Porto-based entrepreneur Alvaro Sequeira Pinto started collecting forty years ago, inspired by his maternal grandparents’ stories about Asia. His is an atypical collection in its focus: he seeks to recreate the sense of discovery that Europeans first experienced in their contacts with Asia. It was not the art of Asia that interested the 16th century Portuguese, but the exotic raw materials and finished products available in the Eastern markets: bezoar stones, narwhal ivories, coral, rock crystals and meteorites and much more.
These objects appear as wonderful to us as they did to the scientist Garcia de Orta who first described them in 1563. The poster for the new exhibition at the Fundação Oriente in Lisbon features a bezoar stone set in silver with a corral finial. These stones, extracted from animal digestive tracks, were thought to act as antidotes against poisons, as well as having aphrodisiac properties. Europeans eagerly acquired this potent medicine from the east, especially from Malaysia. Likewise, unicorn horns, later identified to be narwhal tusks, sold for twenty times their weight in gold. Two specimens are exhibited in the show.
The focus of the exhibition at the Fundação Oriente is somewhat more traditional. Rather than focusing on the scientific or exotic elements of the collection, it selects 140 objects out of over one thousand to tell the story of Portugal’s interaction with Asia and the resulting artistic synthesis. The simple, velvet covered medieval coffret, for example, is transformed by Indian and Japanese artists into an iridescent marvel of mother of pearl. One of the show’s outstanding pieces is such a coffret in lac and mother of pearl where petals of peonies, paulownias and camelia intertwine in a frozen rhythm.
Indian, Chinese and Japanese craftsmen began to fill Portuguese orders for western objects enhanced with local techniques. Of the ubiquitous contadores, secretary desks with multiple drawers, the show features beautiful examples in teak, ebony, inlaid with ivory and with gilded knobs and locks. Filling western demand turned into a big business for Qing dynasty China, which produced porcelain table settings on an industrial scale with the feudal heraldry of Portuguese noble families. Finally, Catholic liturgical objects, crafted in ivory and ebony with an inimitable Indian gracefulness, feature prominently. The ivory infant Jesus decorated with gold and enamel poses with the transcendence of the Buddha.
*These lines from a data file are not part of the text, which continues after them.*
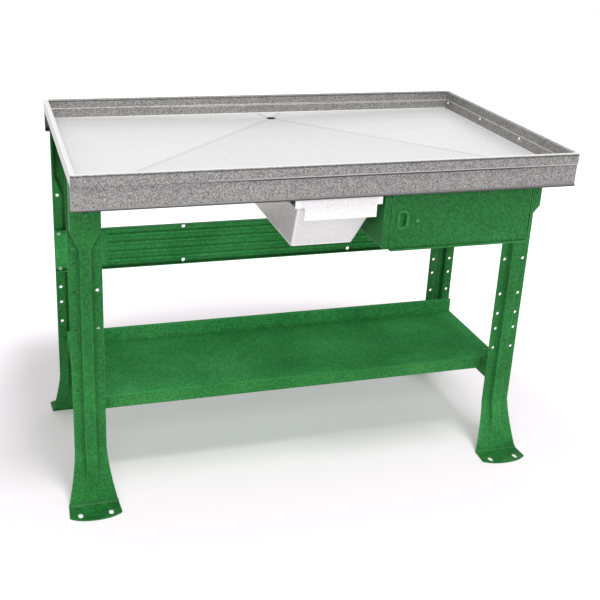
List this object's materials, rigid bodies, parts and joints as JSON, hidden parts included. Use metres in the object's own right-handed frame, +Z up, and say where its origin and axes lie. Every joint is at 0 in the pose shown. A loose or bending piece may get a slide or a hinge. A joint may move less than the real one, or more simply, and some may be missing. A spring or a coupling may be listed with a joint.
{
  "type": "drain workbench",
  "caption": "Steel shop bench with a creased stainless drain tray on top, a slide-out drain pan, a drawer, a ribbed back stringer, a low shelf and pressed legs with bolt-down feet",
  "frame": {"origin": "on the floor, under the middle of the whole bench's bounding box, which is also under the middle of the tray", "axes": "+X to the right as seen from the front, +Y to the back, +Z up"},
  "size_m": [1.2638, 0.73, 0.906],
  "materials": {
    "tray_steel": "satin",
    "band_steel": "matte",
    "pan_steel": "satin",
    "green_paint": "gloss",
    "zinc_steel": "satin"
  },
  "bodies": {
    "bench": {"tray_top": "tray_steel", "drain_spigot": "tray_steel", "apron_front": "band_steel", "apron_back": "band_steel", "leg_front_left": "green_paint", "leg_front_right": "green_paint", "leg_rear_left": "green_paint", "leg_rear_right": "green_paint", "end_channel_left": "green_paint", "end_channel_right": "green_paint", "cross_rail_front": "green_paint", "cross_rail_back": "green_paint", "stringer_back": "green_paint", "shelf_support_left": "green_paint", "shelf_support_right": "green_paint", "lower_shelf": "green_paint", "pan_rail_left": "green_paint", "pan_rail_right": "green_paint", "drawer_cabinet": "green_paint", "drawer_runner_left": "zinc_steel", "drawer_runner_right": "zinc_steel", "head_bolt_1": "zinc_steel", "head_bolt_2": "zinc_steel", "head_bolt_3": "zinc_steel", "head_bolt_4": "zinc_steel", "stringer_bolt_1": "zinc_steel", "stringer_bolt_2": "zinc_steel", "stringer_bolt_3": "zinc_steel", "stringer_bolt_4": "zinc_steel", "stringer_bolt_5": "zinc_steel", "stringer_bolt_6": "zinc_steel", "stringer_bolt_7": "zinc_steel", "stringer_bolt_8": "zinc_steel"},
    "drawer": {"drawer_box": "green_paint", "drawer_front": "green_paint", "drawer_slide_left": "zinc_steel", "drawer_slide_right": "zinc_steel", "drawer_pull": "green_paint", "drawer_lock": "zinc_steel"},
    "pan": {"drain_pan": "pan_steel"}
  },
  "joints": [
    {"name": "drawer_slide", "type": "slide", "parent": "bench", "child": "drawer", "axis": [0, -1, 0], "range_m": [0, 0.4]},
    {"name": "pan_slide", "type": "slide", "parent": "bench", "child": "pan", "axis": [0, -1, 0], "range_m": [0, 0.5]}
  ]
}
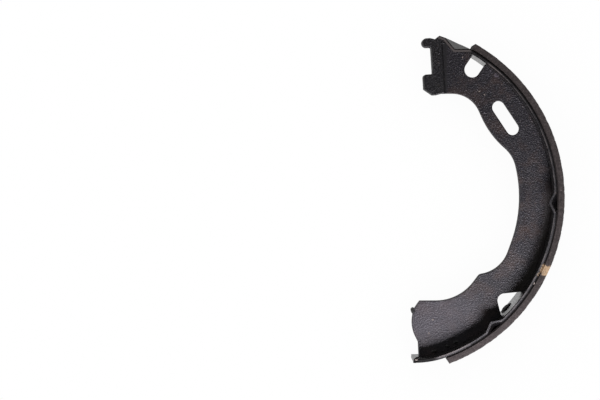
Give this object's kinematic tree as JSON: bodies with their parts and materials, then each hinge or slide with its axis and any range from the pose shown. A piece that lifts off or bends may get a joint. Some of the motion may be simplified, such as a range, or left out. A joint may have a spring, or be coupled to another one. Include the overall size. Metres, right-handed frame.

The arrival of the Portuguese not only resulted in exported arts. Indians, Chinese and Japanese noted, often with anxiety, the exotic appearance of the voyagers in their oversized black ships. A terracotta tile from Bengal shows Portuguese soldiers marching in procession, either as a warning or perhaps as an advertisement for their mercenary services. An Edo period painting shows an Iberian couple and explicitly warns that these people are a bad influence on the Japanese.
Visitors to the exhibit may find there are too many similar objects making the same point. The organization and pedagogy of the show are very clear. We learn the story of why the Portuguese sailed to the east, and the respective impacts on both western and Asian luxury production and consumption. I would have liked to see a bit more of the variety of the collection, but this opportunity will arise shortly, as Porto’s Matosinhos Museum will soon be renovated as a permanent home for this remarkable collection. It could be that Dr Sequeira Pinto was saving the best for last.